The heat exchager is what the wort is pumped through in order to maintain the mash temperature or to raise it for step mashes.

The power to the kettle element in the heat exchanger is controlled by a PID controller and a solid state relay.

The PID controller is a great piece of kit. It uses a mathematical algorithm to compare the desired set temperature to a measured temperature taken from the outlet of the exchanger. The bottom line is that I set 66°C and the kettle element comes on until the measured temperature matches it.

It’s not quite that simple as I also have to set the differential between the temperature measured and the temperature in the mash tun but you get the idea!

Mash Tun

The mash tun is where the starches in the grain are converted to sugar to be fermented later by the yeast. In this system the mash tun takes the form of a 100 litre stainless steel vessel. I have made a slotted manifold from 22mm copper through which the wort exits the mash tun for recirculation or running into the copper. On the underside of the manifold are slots cut every 10mm with a hacksaw.

Here’s a couple of photos of me doughing in which is the process of mixing the grains with water heated to strike temperature. Strike temperature is dependant on the temperature of the grain and the thermal mass of the mash tun. Typically to get a mash temperature of 66-67°C I need the strike temperature to be 75°C. This temperature will vary from system to system depending on how well insulated the mash tun is and whether you preheat it.

It’s worth noting that the mash temperature remains very stable in my system even without the recirculation purely due to the thermal mass of such a large amount of grain. I can mash 15 kg + of grain and it will remain at 66-67°C for well over an hour even without insulation.

Once I’ve doughed in I let the whole mash sit for a few minutes before I commence recirculation. This pause allows the grain to take up the liquor and settle down into a stable mash bed so that, when I start the pump I don’t suck grain into the recirculation system.

Recirculation is carried out by pumping the wort from the mash tun, through the PID controlled heat exchanger and back through the return manifold.

Here’s a photo of the return manifold in action.  This photo was taken after just a few minutes and already you can see the clarity of the wort.

After an hour or more of mashing all the starch is turned to sugar so it’s time to start the sparge.

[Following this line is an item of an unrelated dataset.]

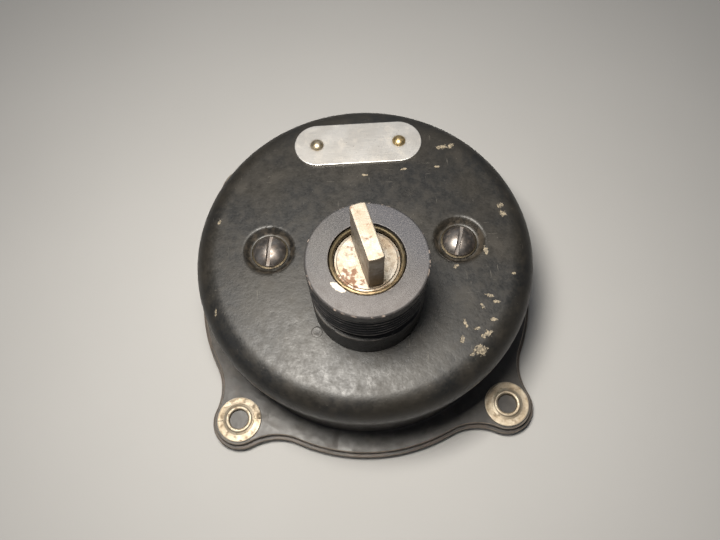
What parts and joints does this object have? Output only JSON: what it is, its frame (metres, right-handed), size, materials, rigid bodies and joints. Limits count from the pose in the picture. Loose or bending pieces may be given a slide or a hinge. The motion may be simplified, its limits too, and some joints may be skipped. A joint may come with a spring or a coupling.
{
  "type": "variable tuning capacitor",
  "caption": "Air-spaced tuning capacitor in a round black can, with an off-centre threaded neck, a flat drive tang and a lobed flange with corner eyelets.",
  "frame": {"origin": "centre of the plane that the four mounting eyelets rest on, on the can's axis", "axes": "+Z along the shaft, out of the neck; +Y towards the identity plate; +X to the right of the neck seen from the front"},
  "size_m": [0.0812, 0.0812, 0.0606],
  "materials": {
    "black_enamel": "satin black stoving enamel, chipped at the shoulder",
    "black_laminate": "dull black phenolic sheet",
    "blackened_brass": "dark slate finish, worn bright on the edges",
    "plain_brass": "dull brass",
    "nickelled_brass": "pale tarnished nickel on brass",
    "plate_aluminium": "fine satin",
    "pin_brass": "domed, tarnished",
    "vane_aluminium": "rolled sheet",
    "shaft_nickel": "warm nickel with brown stains",
    "dark_steel": "browned steel",
    "bright_steel": "ground steel",
    "spring_bronze": "rolled bronze strip"
  },
  "bodies": {
    "case": {"back_plate": "black_laminate", "cover": "black_enamel", "cover_pillars": "plain_brass", "cover_screw_washers": "plain_brass", "cover_screws": "dark_steel", "housing": "black_enamel", "id_plate": "plate_aluminium", "id_plate_pins": "pin_brass", "lower_bush": "plain_brass", "mounting_eyelets": "nickelled_brass", "mounting_washers": "nickelled_brass", "neck": "blackened_brass", "neck_bush": "plain_brass", "neck_nut": "plain_brass", "pillar_screws": "dark_steel", "rotor_terminal": "nickelled_brass", "rotor_wiper": "spring_bronze", "stator_feet": "plain_brass", "stator_nuts": "plain_brass", "stator_screws": "plain_brass", "stator_spacers": "plain_brass", "stator_strap": "plain_brass", "stator_terminal": "nickelled_brass", "stator_vane_1": "vane_aluminium", "stator_vane_2": "vane_aluminium", "stator_vane_3": "vane_aluminium", "stator_vane_4": "vane_aluminium", "stator_vane_5": "vane_aluminium", "stator_vane_6": "vane_aluminium", "stator_vane_7": "vane_aluminium", "stop_pin": "bright_steel", "thrust_ball": "bright_steel", "thrust_screw": "bright_steel"},
    "rotor": {"drive_shaft": "shaft_nickel", "stop_sector": "plain_brass", "rotor_top_spacer": "plain_brass", "rotor_spacers": "plain_brass", "contact_disc": "plain_brass", "rotor_nut": "plain_brass", "rotor_vane_1": "vane_aluminium", "rotor_vane_2": "vane_aluminium", "rotor_vane_3": "vane_aluminium", "rotor_vane_4": "vane_aluminium", "rotor_vane_5": "vane_aluminium", "rotor_vane_6": "vane_aluminium"}
  },
  "joints": [
    {"name": "rotor_turn", "type": "hinge", "parent": "case", "child": "rotor", "pos_m": [0, -0.0124, 0], "axis": [0, 0, 1], "range_deg": [-14.5, 165.5]}
  ]
}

Sparging is the process whereby the sugars are gently washed from the grainbed in the mash tun. There’s a couple of ways you can do this; batch sparging or fly sparging.

I used to fly sparge which means that I sprinkled hot water on top of the grain bed whilst pumping the wort to the copper from the bottom of the mash tun. Batch sparging is achieved by effectively mashing twice and running off the wort completely each time. There are benefits to each method of sparging; batch sparging lessens the probability of extracting tannins due to the fact that the pH remains lower than when fly sparging but fly sparging is more likely to give you a better quality of wort due to the ability to cease sparging earlier. I’m sure the batch spargers out there will dispute that statement but this is my page so I’ll write it how I find it!